* Supplied material *
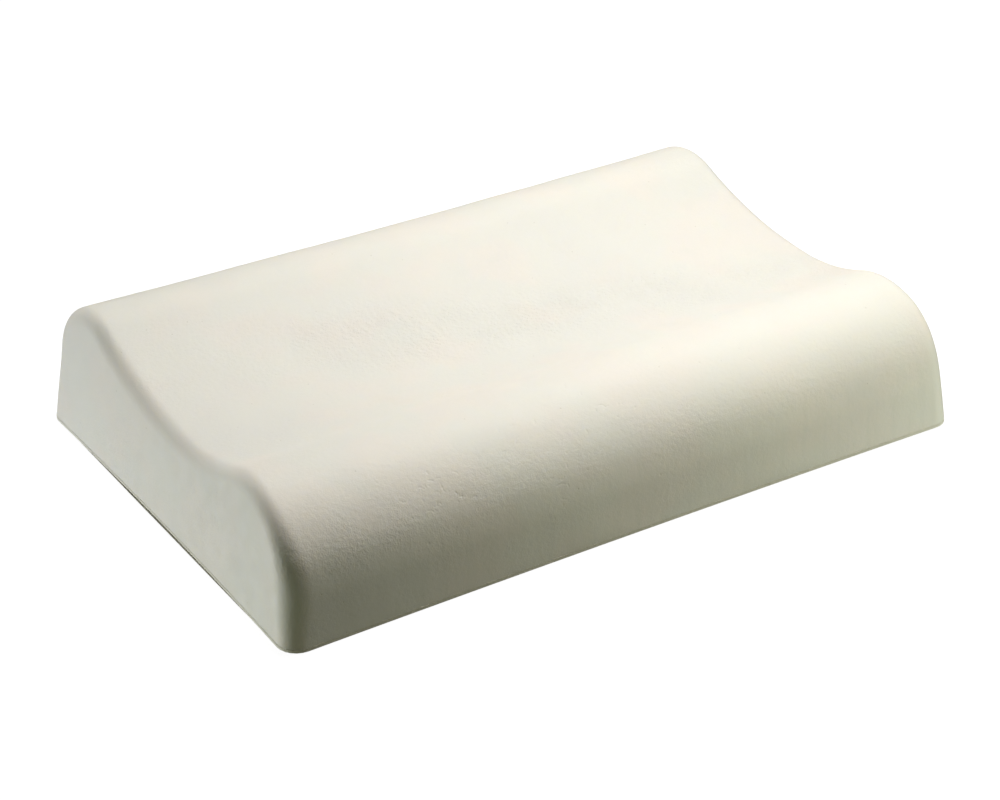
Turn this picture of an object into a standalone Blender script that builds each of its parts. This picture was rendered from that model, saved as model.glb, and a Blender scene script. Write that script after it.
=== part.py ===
"""A moulded foam contour pillow: two unequal neck lobes with a cradle between them.

Units are metres and +Z is up. X runs along the pillow, -Y is the low front lobe and +Y
the high rear lobe. The origin is the centre of the underside, which lies at z = 0.

The pillow is foamed in one shot, in a mould with a flat lid. It comes apart as the
open-cell foam core, the skin that formed against the cavity, the flat skin that formed
against the lid, and the trimmed bead of flash at the joint between the two skins.
"""

from collections import namedtuple
from math import atan2, cos, pi, radians, sin, tan

import bmesh
import bpy

# Overall size at the foot of the walls.
LENGTH = 0.600
WIDTH = 0.400

# Cross-section, front to back. The cradle's arcs follow from its lowest point.
FRONT_HEIGHT = 0.1025
FRONT_RADIUS = 0.072
REAR_HEIGHT = 0.1135
REAR_RADIUS = 0.061
CRADLE_HEIGHT = 0.082
CRADLE_Y = -0.023

# Mould draft of the walls, and the radii that the ends roll over with: down the upright
# corners, where the radius narrows over CORNER_RISE to its value at the foot, and along
# the top.
SIDE_DRAFT = radians(5)
END_DRAFT = radians(5)
CORNER_RADIUS = 0.024
FOOT_RADIUS = 0.017
CORNER_RISE = 0.080
EDGE_RADIUS = 0.012

# How far the middle of each face draws in as the foam cools.
END_SHRINK = 0.0028
SIDE_SHRINK = 0.0023
TOP_SHRINK = 0.0015

# Skins, bead, and the clearance between pieces that lie against each other.
CAVITY_SKIN = 0.0015
BASE_SKIN = 0.0016
BASE_EDGE = 0.0006
BEAD_THICKNESS = 0.0010
BEAD_PROUD = 0.0009
FIT = 0.0003

# Steps in each stretch of the surface, and the angle above which an edge is sharp.
CREST_STEPS = 12
CRADLE_STEPS = 8
ROLL_STEPS = 6
FACE_STEPS = 3
LENGTH_STEPS = 10
SHARP_ANGLE = radians(40)

# Heights at which the core and the bead start, and the contoured skin's open rim.
BEAD_FOOT = BASE_SKIN + FIT
SKIN_FOOT = BEAD_FOOT + BEAD_THICKNESS + FIT

FOAM_COLOUR = (0.80, 0.74, 0.60)
SKIN_COLOUR = (0.85, 0.82, 0.73)
BASE_COLOUR = (0.79, 0.76, 0.67)
BEAD_COLOUR = (0.62, 0.58, 0.47)

# A point of the cross-section, and the direction out of the foam there. A surface that
# lies further in has its station that far back along this direction.
Station = namedtuple("Station", "y z out_y out_z")


def clear_scene():
    for item in list(bpy.data.objects):
        bpy.data.objects.remove(item, do_unlink=True)


def material(name, colour, roughness):
    result = bpy.data.materials.new(name)
    result.use_nodes = True
    shader = result.node_tree.nodes["Principled BSDF"]
    shader.inputs["Base Color"].default_value = (*colour, 1.0)
    shader.inputs["Roughness"].default_value = roughness
    shader.inputs["Metallic"].default_value = 0.0
    return result


def wall_foot(side, height):
    """Station where a drafted wall is cut off at a height. Side is -1 at the front, 1 at the rear."""
    y = side * (WIDTH / 2 - height * tan(SIDE_DRAFT))
    return Station(y, height, side / cos(SIDE_DRAFT), 0.0)


def crest_centre(side, height, radius):
    """Centre of the lobe arc that touches its drafted wall and has its top at the height."""
    z = height - radius
    return side * (WIDTH / 2 - z * tan(SIDE_DRAFT) - radius / cos(SIDE_DRAFT)), z


def cradle_centre(crest, radius):
    """Centre of the hollow arc from the cradle's lowest point to where it touches a lobe's arc."""
    rise = CRADLE_HEIGHT - crest[1]
    across = crest[0] - CRADLE_Y
    hollow = (across**2 + rise**2 - radius**2) / (2 * (radius - rise))
    return CRADLE_Y, CRADLE_HEIGHT + hollow


def arc(centre, radius, start, end, steps, out=1):
    """Stations along an arc. Out is -1 where the foam lies outside the arc, as in the cradle."""
    angles = [start + (end - start) * step / steps for step in range(steps + 1)]
    return [
        Station(
            centre[0] + radius * cos(angle),
            centre[1] + radius * sin(angle),
            out * cos(angle),
            out * sin(angle),
        )
        for angle in angles
    ]


def cross_section(foot):
    """Stations from the foot of the front wall, over both lobes, to the foot of the rear wall."""
    front = crest_centre(-1, FRONT_HEIGHT, FRONT_RADIUS)
    rear = crest_centre(1, REAR_HEIGHT, REAR_RADIUS)
    front_hollow = cradle_centre(front, FRONT_RADIUS)
    rear_hollow = cradle_centre(rear, REAR_RADIUS)
    front_touch = atan2(front_hollow[1] - front[1], front_hollow[0] - front[0])
    rear_touch = atan2(rear_hollow[1] - rear[1], rear_hollow[0] - rear[0])
    lowest = 1.5 * pi
    front_hollow_radius = front_hollow[1] - CRADLE_HEIGHT
    rear_hollow_radius = rear_hollow[1] - CRADLE_HEIGHT
    return [
        wall_foot(-1, foot),
        *arc(front, FRONT_RADIUS, pi - SIDE_DRAFT, front_touch, CREST_STEPS),
        *arc(front_hollow, front_hollow_radius, front_touch + pi, lowest, CRADLE_STEPS, -1)[1:],
        *arc(rear_hollow, rear_hollow_radius, lowest, rear_touch + pi, CRADLE_STEPS, -1)[1:],
        *arc(rear, REAR_RADIUS, rear_touch, SIDE_DRAFT, CREST_STEPS)[1:],
        wall_foot(1, foot),
    ]


def roll_radius(station):
    """Radius between an end and the rest at a station of the walls, the shoulders or the top."""
    up = max(0.0, station.out_z)
    high = min(1.0, station.z / CORNER_RISE)
    corner = FOOT_RADIUS + (CORNER_RADIUS - FOOT_RADIUS) * high**2 * (3 - 2 * high)
    return corner + (EDGE_RADIUS - corner) * up**2 * (3 - 2 * up)


def shrink(x, y, z):
    """The point after the foam has cooled: each face drawn in, most at its middle."""
    along = min(1.0, abs(2 * x / LENGTH))
    across = min(1.0, abs(2 * y / WIDTH))
    x -= 2 * x / LENGTH * END_SHRINK * (1 - across**2)
    y -= 2 * y / WIDTH * SIDE_SHRINK * (1 - along**2)
    z -= z / REAR_HEIGHT * TOP_SHRINK * (1 - along**2)
    return x, y, z


def end_x(z, set_back):
    """Distance of the drafted end from the middle of the pillow, less a set-back square to it."""
    return LENGTH / 2 - z * tan(END_DRAFT) - set_back / cos(END_DRAFT)


def end_ring(stations, inset, turn):
    """(x, y, z) of each station on the rolled end, turn radians round from the end face."""
    ring = []
    for station in stations:
        radius = roll_radius(station)
        depth = radius - (radius - inset) * sin(turn)
        y = station.y - station.out_y * depth
        z = station.z - station.out_z * depth
        set_back = radius - (radius - inset) * cos(turn)
        ring.append((end_x(z, set_back), y, z))
    return ring


def closed_in(ring, share):
    """The ring round an end face, drawn in to a share of its size about the middle of its foot."""
    middle = [(front + rear) / 2 for front, rear in zip(ring[0], ring[-1])]
    return [tuple(m + share * (c - m) for m, c in zip(middle, point)) for point in ring]


def envelope(inset, foot):
    """Rings over the surface that lies inset below the outside and is cut off at height foot.

    Each runs from its front foot to its rear foot. The first and the last have closed to one
    point, in the middle of the foot of an end face.
    """
    stations = cross_section(foot)
    turns = [pi / 2 * step / ROLL_STEPS for step in range(ROLL_STEPS + 1)]
    rolled = [end_ring(stations, inset, turn) for turn in turns]
    face = [closed_in(rolled[0], step / FACE_STEPS) for step in range(FACE_STEPS)]
    shares = [1 - 2 * step / LENGTH_STEPS for step in range(1, LENGTH_STEPS)]
    middle = [[(share * x, y, z) for x, y, z in rolled[-1]] for share in shares]
    mirrored = [[(-x, y, z) for x, y, z in ring] for ring in reversed([*face, *rolled])]
    rings = [*face, *rolled, *middle, *mirrored]
    return [[shrink(*point) for point in ring] for ring in rings]


def around(rings):
    """The closed loop round the foot: along the front feet and back along the rear ones."""
    front = [ring[0] for ring in rings]
    rear = [ring[-1] for ring in reversed(rings)]
    return list(dict.fromkeys([*front, *rear]))


def add_vertices(mesh, points):
    """A vertex for each point, one and the same where points coincide."""
    vertices = {point: mesh.verts.new(point) for point in dict.fromkeys(points)}
    return [vertices[point] for point in points]


def add_strip(mesh, line, other):
    """Faces between two open lines with as many points. Either may be closed to one point."""
    for near, far, other_far, other_near in zip(line, line[1:], other[1:], other):
        mesh.faces.new(dict.fromkeys([near, far, other_far, other_near]))


def add_surface(mesh, inset, foot):
    """Adds the surface over the top, walls and ends, and returns the loop at its open foot."""
    rings = [add_vertices(mesh, ring) for ring in envelope(inset, foot)]
    for ring, following in zip(rings, rings[1:]):
        add_strip(mesh, ring, following)
    return around(rings)


def add_loop(mesh, inset, height):
    """Adds the outline of the pillow at a height, inset below its outside, with no faces."""
    return add_vertices(mesh, around(envelope(inset, height)))


def add_band(mesh, loop, other):
    """Faces between two closed loops with as many points."""
    add_strip(mesh, [*loop, loop[0]], [*other, other[0]])


def add_piece(name, mesh, piece_material, parent):
    """Makes an object of a closed mesh, its faces turned out and its rounded stretches smooth.

    Every four-sided face is split the same way, so that surfaces that lie side by side stay
    parallel where such a face is twisted.
    """
    bmesh.ops.triangulate(mesh, faces=mesh.faces, quad_method="FIXED")
    bmesh.ops.recalc_face_normals(mesh, faces=mesh.faces)
    data = bpy.data.meshes.new(name)
    mesh.to_mesh(data)
    mesh.free()
    data.materials.append(piece_material)
    data.shade_smooth()
    data.set_sharp_from_angle(angle=SHARP_ANGLE)
    piece = bpy.data.objects.new(name, data)
    bpy.context.collection.objects.link(piece)
    piece.parent = parent
    return piece


def foam_core(parent):
    """The open-cell body, which fills the two skins."""
    mesh = bmesh.new()
    mesh.faces.new(add_surface(mesh, CAVITY_SKIN + FIT, BEAD_FOOT))
    add_piece("foam_core", mesh, material("cut_foam", FOAM_COLOUR, 0.95), parent)


def contoured_skin(parent):
    """The skin over the lobes, walls and ends, open underneath."""
    mesh = bmesh.new()
    outside = add_surface(mesh, 0.0, SKIN_FOOT)
    inside = add_surface(mesh, CAVITY_SKIN, SKIN_FOOT)
    add_band(mesh, outside, inside)
    add_piece("contoured_skin", mesh, material("cavity_skin", SKIN_COLOUR, 0.75), parent)


def base_skin(parent):
    """The flat skin underneath, its lower edge broken by a small chamfer."""
    mesh = bmesh.new()
    bottom = add_loop(mesh, BASE_EDGE, 0.0)
    chamfer = add_loop(mesh, 0.0, BASE_EDGE)
    top = add_loop(mesh, 0.0, BASE_SKIN)
    mesh.faces.new(bottom)
    add_band(mesh, bottom, chamfer)
    add_band(mesh, chamfer, top)
    mesh.faces.new(top)
    add_piece("base_skin", mesh, material("lid_skin", BASE_COLOUR, 0.8), parent)


def parting_bead(parent):
    """The trimmed flash, a flat ring rooted between the two skins that stands a little proud."""
    mesh = bmesh.new()
    top = BEAD_FOOT + BEAD_THICKNESS
    loops = [
        add_loop(mesh, CAVITY_SKIN, BEAD_FOOT),
        add_loop(mesh, -BEAD_PROUD, BEAD_FOOT),
        add_loop(mesh, -BEAD_PROUD, top),
        add_loop(mesh, CAVITY_SKIN, top),
    ]
    for loop, following in zip(loops, [*loops[1:], loops[0]]):
        add_band(mesh, loop, following)
    add_piece("parting_bead", mesh, material("trimmed_flash", BEAD_COLOUR, 0.9), parent)


def main():
    clear_scene()
    pillow = bpy.data.objects.new("contour_pillow", None)
    bpy.context.collection.objects.link(pillow)
    foam_core(pillow)
    contoured_skin(pillow)
    base_skin(pillow)
    parting_bead(pillow)


main()
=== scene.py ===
"""Looks of the moulded foam contour pillow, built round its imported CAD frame.

Metres, +Z up, in the CAD's own frame: X runs along the pillow, -Y is the low front lobe and
+Y the high rear lobe, and the underside lies at z = 0.
"""

import random
from math import ceil, cos, hypot, pi, radians, sin, tan

import bmesh
import bpy
import numpy as np
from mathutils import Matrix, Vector, kdtree, noise


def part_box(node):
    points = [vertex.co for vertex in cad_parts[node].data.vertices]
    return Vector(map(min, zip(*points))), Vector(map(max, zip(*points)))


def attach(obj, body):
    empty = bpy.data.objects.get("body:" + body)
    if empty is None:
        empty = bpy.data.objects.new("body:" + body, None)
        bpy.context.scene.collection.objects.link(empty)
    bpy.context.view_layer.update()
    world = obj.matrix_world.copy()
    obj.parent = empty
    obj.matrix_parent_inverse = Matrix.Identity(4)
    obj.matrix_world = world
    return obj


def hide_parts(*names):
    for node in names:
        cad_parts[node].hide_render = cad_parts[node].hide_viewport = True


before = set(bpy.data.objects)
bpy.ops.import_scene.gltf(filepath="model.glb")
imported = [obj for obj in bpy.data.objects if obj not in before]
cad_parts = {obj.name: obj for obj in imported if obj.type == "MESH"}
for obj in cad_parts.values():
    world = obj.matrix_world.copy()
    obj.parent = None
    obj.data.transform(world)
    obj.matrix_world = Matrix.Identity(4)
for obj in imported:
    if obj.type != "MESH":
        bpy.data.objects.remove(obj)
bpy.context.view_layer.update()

# The pillow's own shape: the same values as its CAD model.
LENGTH = 0.600
WIDTH = 0.400
FRONT_HEIGHT = 0.1025
FRONT_RADIUS = 0.072
REAR_HEIGHT = 0.1135
REAR_RADIUS = 0.061
CRADLE_HEIGHT = 0.082
CRADLE_Y = -0.023
SIDE_DRAFT = radians(5)
END_DRAFT = radians(5)
CORNER_RADIUS = 0.024
FOOT_RADIUS = 0.017
CORNER_RISE = 0.080
EDGE_RADIUS = 0.012
END_SHRINK = 0.0028
SIDE_SHRINK = 0.0023
TOP_SHRINK = 0.0015
SKIN = 0.0015
BEAD_PROUD = 0.0009
FIT = 0.0003
BASE_EDGE = 0.0006

# Where the pieces meet, read off the frame. Outside they meet at hairline seams.
SEAM = 0.00005
BASE_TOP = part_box("base_skin")[1].z
BEAD_FOOT = BASE_TOP + SEAM
BEAD_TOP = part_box("parting_bead")[1].z
SKIN_FOOT = BEAD_TOP + SEAM

# Mesh spacing of the skin's outside, of its hidden inside, of the underside and along the bead.
FINE = 0.0030
COARSE = 0.014
BASE_STEP = 2.2 * FINE
BEAD_STEP = 0.6 * FINE


# ---------------------------------------------------------------- the moulded shape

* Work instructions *
Retype exactly the lines above, from the one with "chamfer = add_loop(mesh, 0.0, BASE_EDGE)" through the one with "obj.parent = empty", inclusive.

* Response *
    chamfer = add_loop(mesh, 0.0, BASE_EDGE)
    top = add_loop(mesh, 0.0, BASE_SKIN)
    mesh.faces.new(bottom)
    add_band(mesh, bottom, chamfer)
    add_band(mesh, chamfer, top)
    mesh.faces.new(top)
    add_piece("base_skin", mesh, material("lid_skin", BASE_COLOUR, 0.8), parent)


def parting_bead(parent):
    """The trimmed flash, a flat ring rooted between the two skins that stands a little proud."""
    mesh = bmesh.new()
    top = BEAD_FOOT + BEAD_THICKNESS
    loops = [
        add_loop(mesh, CAVITY_SKIN, BEAD_FOOT),
        add_loop(mesh, -BEAD_PROUD, BEAD_FOOT),
        add_loop(mesh, -BEAD_PROUD, top),
        add_loop(mesh, CAVITY_SKIN, top),
    ]
    for loop, following in zip(loops, [*loops[1:], loops[0]]):
        add_band(mesh, loop, following)
    add_piece("parting_bead", mesh, material("trimmed_flash", BEAD_COLOUR, 0.9), parent)


def main():
    clear_scene()
    pillow = bpy.data.objects.new("contour_pillow", None)
    bpy.context.collection.objects.link(pillow)
    foam_core(pillow)
    contoured_skin(pillow)
    base_skin(pillow)
    parting_bead(pillow)


main()
=== scene.py ===
"""Looks of the moulded foam contour pillow, built round its imported CAD frame.

Metres, +Z up, in the CAD's own frame: X runs along the pillow, -Y is the low front lobe and
+Y the high rear lobe, and the underside lies at z = 0.
"""

import random
from math import ceil, cos, hypot, pi, radians, sin, tan

import bmesh
import bpy
import numpy as np
from mathutils import Matrix, Vector, kdtree, noise


def part_box(node):
    points = [vertex.co for vertex in cad_parts[node].data.vertices]
    return Vector(map(min, zip(*points))), Vector(map(max, zip(*points)))


def attach(obj, body):
    empty = bpy.data.objects.get("body:" + body)
    if empty is None:
        empty = bpy.data.objects.new("body:" + body, None)
        bpy.context.scene.collection.objects.link(empty)
    bpy.context.view_layer.update()
    world = obj.matrix_world.copy()
    obj.parent = empty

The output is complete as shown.